Inspired by the benefits created by SPICE and SUPREM, Prof. Klimeck asked what benefits nanotechnology research can create for the world. “How do you get stuff out of this cornucopia of research and make it useful?”

To illustrate what anyone can do today using nanoHUB, Prof. Klimeck showed a molecular dynamics animation of carbon nanotubes and an animation of the eigenstates of quantum dots. The free availability of these simulations means they are available to experimentalists, and they can vet the tools so they can be improved. But can these tools rapidly be migrated to education, and can this migration have economic impact?

Although a gateway like nanoHUB need not be specific to nanotechnology, Prof. Klimeck said he was unaware of any other science gateways that have had an impact comparable to that of nanoHUB. Focusing on why it has proven difficult to replicated the success of nanoHUB, Prof. Klimeck noted that the whole process of placing things on the web is very difficult. One problem is that most code is written by one person tobe used by that same person, so the code is very user unfriendly—it tends to appears as gobbledygook to anyone except the person who wrote it. In addition to being ‘user friendly’, the code must be ‘developer friendly’.It must be easy to make interfaces and put simulations out for the community to try. Finally the code has to be accessible, so someone has to operate the facility to allow people to use the code.

Bringing these three stakeholders—users, developers, and facility operators—together has been difficult, in part because of myths that have developed. Prof. Klimeck related that he has been told in no uncertain terms that codes must be rewritten to use them for education, or that you must rewrite your whole code to put it on the web, or you must write your own code to do research, that is, you must understand every line of code to reuse someone else’s code.

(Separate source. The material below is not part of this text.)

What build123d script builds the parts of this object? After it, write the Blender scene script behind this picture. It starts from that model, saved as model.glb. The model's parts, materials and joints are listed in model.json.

Prof. Klimeck considered the case of a researcher with a cool code useful for some scientific question, so he writes a proposal to put the code on the web by hiring a web developed who speaks a different language to put the code ont he web. The process typically takes 2-3 years to rewrite the code, but what researcher wants to not modify his code for 2-3 years during this process? So the researcher is frustrated because he is answering questions from the person rewriting the code, he no longer trusts the code, money is being spent, and no new research is getting done. Thus people conclude that such a web site cannot be used for real research—they can only be toy applications that perhaps can be used for education, but not for deep research.

nanoHUB is different, Prof. Klimeck explained, because they eliminated the middle person, and did publish 175 tools in 4 years. There is no code rewrite; the researcher retains ownership of the code, and this process only takes one or two weeks instead of two or three years. To make this possible, nanoHUB supplies a whole software ecosystem very similar to Linux that is easy to learn. This system has produced hundreds of tools and formed developer networks, producing small collaborations that can end up serving thousands of users, and helping some researchers procure early promotions through their involvement in nanoHUB.

As to the use of nanoHUB in education, Prof. Klimeck showed that knowledge transfer out of research and into education involved 14,521 students, taking 761 courses, in 189 institutions. Another interesting statistic her presented was that more than half of the tools coming out of research were adopted in classrooms in less than 6 months. Further there were 960 citations of these tools in the literature, proving that other researchers were indeed using the tools that researchers had placed on nanoHUB. Further, as with SPICE and SUPREM, many of the tools on nanoHUB find dual use in research and in education.